Wednesday, May 4, 2011

Privilege and Complaint

I know I can sound difficult, mean even, when addressing issues I care deeply about. In my defense, I do believe I live in a community--the expat community in Korea--that takes its privileges for granted, that believes it has earned its status on its own, that wants freedoms and liberties it doesn't necessarily care that other communities have, that feels its free will expressed in written and verbal discourse is the sine qua non of public discourse.

All of that is complex. The simple fact of the matter is that nobody can expect much change to occur without first coming to terms with our status quo. That many of my peers--native speaking English teachers, in this case--are unable to discuss this basic problem of organizing to promote useful change is all too clear. Look at the public writing about teaching in Korea, subtract from the list the useful practical teaching blogs, and you're left with two kinds of discourse: tourism and complaint.
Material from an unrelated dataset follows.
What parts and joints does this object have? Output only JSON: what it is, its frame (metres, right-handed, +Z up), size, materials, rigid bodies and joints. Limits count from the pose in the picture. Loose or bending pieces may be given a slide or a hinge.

I'm not very optimistic about these authors being able to organize much more than a web site that lists information already available nor to organize much more than a group of their close friends to meet from time to time to complain about problems, to publish lists of demands.

3 comments:

Pree-oz said...

HERE HERE!

It's definitely from a position of privilege, and a clearly western position in an eastern coutnry. I have my complaints. I believe in justice. I feel the Korean system can be backwards. But setting up an informational system is different from "organizing." I think expats can do the same thing that he is asking with the "travel agency"problem. Let's make a flow chart with what travel agencies provide the best prices.

Pree-oz said...

I'm all over your blog today!

Unknown said...

it is a business model, right? not a plan to unite a minority community in an attempt to help the great community work better for everybody.